Total Cost of Ownership

This is an area that many are asserting that EVs are already cheaper. When look at total cost of ownership, purchase price is only one factor. The rest of the cost associated with the vehicle's operation over the life of the car is factored in.

Analysis from Atlas Public Policy says that we are seeing the TCO of EVs coming in lower than many popular ICE vehicles.

The analysis finds the total cost of owning the forthcoming electric version the Ford F-150 (the F150 Lightning) is 17 percent lower than the gas-powered version, the cost of the electric Volkswagen ID.4, an SUV, is 15 percent less than the Honda CRV, a Tesla Model 3 costs almost 5 percent less than a similar Lexus, and the Chevy Bolt costs 6 percent less than a Toyota Corolla.
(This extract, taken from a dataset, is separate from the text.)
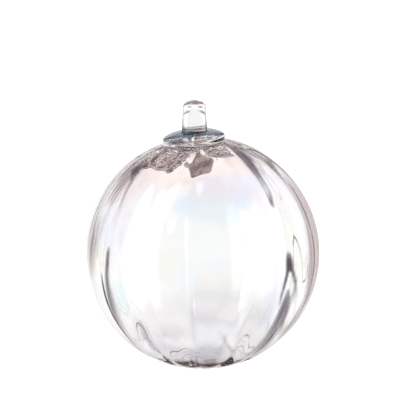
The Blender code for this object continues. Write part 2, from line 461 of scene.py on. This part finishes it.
# The drip from its root in the wall down to its tip: (share of its length, share of its half width)
DRIP_PROFILE = (
    (-0.02, 1.16), (0.03, 0.80), (0.14, 0.42), (0.28, 0.34), (0.42, 0.62), (0.56, 0.95), (0.72, 1.00),
    (0.90, 0.93), (0.975, 0.86), (1.0, 0.72), (1.005, 0.36), (1.0, 0.0),
)
# Its underside is a little lower on the left than on the right.
DRIP_TILT = 0.13
# On the way from its tip (0) to its root (1), the tilt and the drip's place fade from here on.
DRIP_TILT_FADE = 0.72
DRIP_PLACE_FADE = 0.8
# Its lumps: how many in a metre, their height, and the share of the way from its tip where they are full
DRIP_LUMPS = 120.0
DRIP_LUMP_HEIGHT = 0.0003
DRIP_LUMPS_FULL = 0.2
# Its dark band: where it sets in on the way down, where it pales, by how much, and how its edge waves
DRIP_BAND_START = (0.50, 0.62)
DRIP_BAND_END = (0.74, 0.84)
DRIP_BAND_PALING = 0.55
DRIP_BAND_WAVE = 0.16
DRIP_BAND_WAVES = 190.0
# Its left side is dark too: where, in metres from the ball's axis, and how dark beside the band
DRIP_DARK_LEFT = (-0.0030, -0.0055)
DRIP_DARK_LEFT_SHARE = 0.9
# The attribute "crushed" in the folds, at the drip's lightest, and how much more at its darkest
FOLD_MARK = 0.5
DRIP_MARK = 1.0
DRIP_MARK_RANGE = 0.97


def drip_point(share):
    """A point on a smooth curve through the drip's profile, from its tip (0) to its root (1)."""
    last = len(DRIP_PROFILE) - 1
    spot = (1 - share) * last
    number = min(int(spot), last - 1)
    t = spot - number
    around = [Vector(DRIP_PROFILE[min(max(number + step, 0), last)]) for step in (-1, 0, 1, 2)]
    if number == last - 1:
        around[3] = Vector((around[1].x, -around[1].y))
    before, start, end, after = around
    return 0.5 * (
        2 * start + (end - before) * t + (2 * before - 5 * start + 4 * end - after) * t**2
        + (3 * start - before - 3 * end + after) * t**3
    )


def drip_mark(down, place):
    """How brown the drip is: least at its neck, most on its left and in a wavy band low on its belly."""
    wave = noise.noise(Vector((place.x * DRIP_BAND_WAVES, place.y * DRIP_BAND_WAVES, 5.0)))
    waved = down + DRIP_BAND_WAVE * wave
    band = soft_step(waved, *DRIP_BAND_START) * (1 - DRIP_BAND_PALING * soft_step(waved, *DRIP_BAND_END))
    left = DRIP_DARK_LEFT_SHARE * soft_step(place.x, *DRIP_DARK_LEFT)
    return DRIP_MARK + DRIP_MARK_RANGE * max(band, left)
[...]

While not knowing how accurate this is, it makes sense. Most vehicles require gas, oil changes, and assorted maintenance. Much of this is eliminated with EVs. Naturally, there is no gas or oil although it does require charging. Here we can see the potential for manipulation so we have to be careful. Plus we tend to see a wide range in electricity pricing (although the same is true of gas prices) depending upon the area.

What we do know is EVs require a lot less maintenance. In fact, this is one of the reasons people believe car dealers are not pushing them. After sale service revenue is enormous for these companies. These are not in any great rush to give that up.

Nevertheless, regardless of whether this is true at this moment, it will take place in the next couple years. While price parity on the purchase might be a bit further down the road, TCO is much nearer. Even a 10% reduction in purchase price due to battery costs decreasing could have a big impact.

Ultimately, this is how an industry gets obliterated. While it is still the automotive industry, it is completely changing. Just ask Nokia how the mobile phone industry changed once Apple entered. This could be happening to some of the legacy automakers.

The next 10 years will see a radical transformation in the automobile industry. We are going to see a large percentage of the cars on the road becoming electric. This is a certainty.

What impact that has on the different players in the industry remains to be seen. We have a front row seat at watching what carnage is going to be created.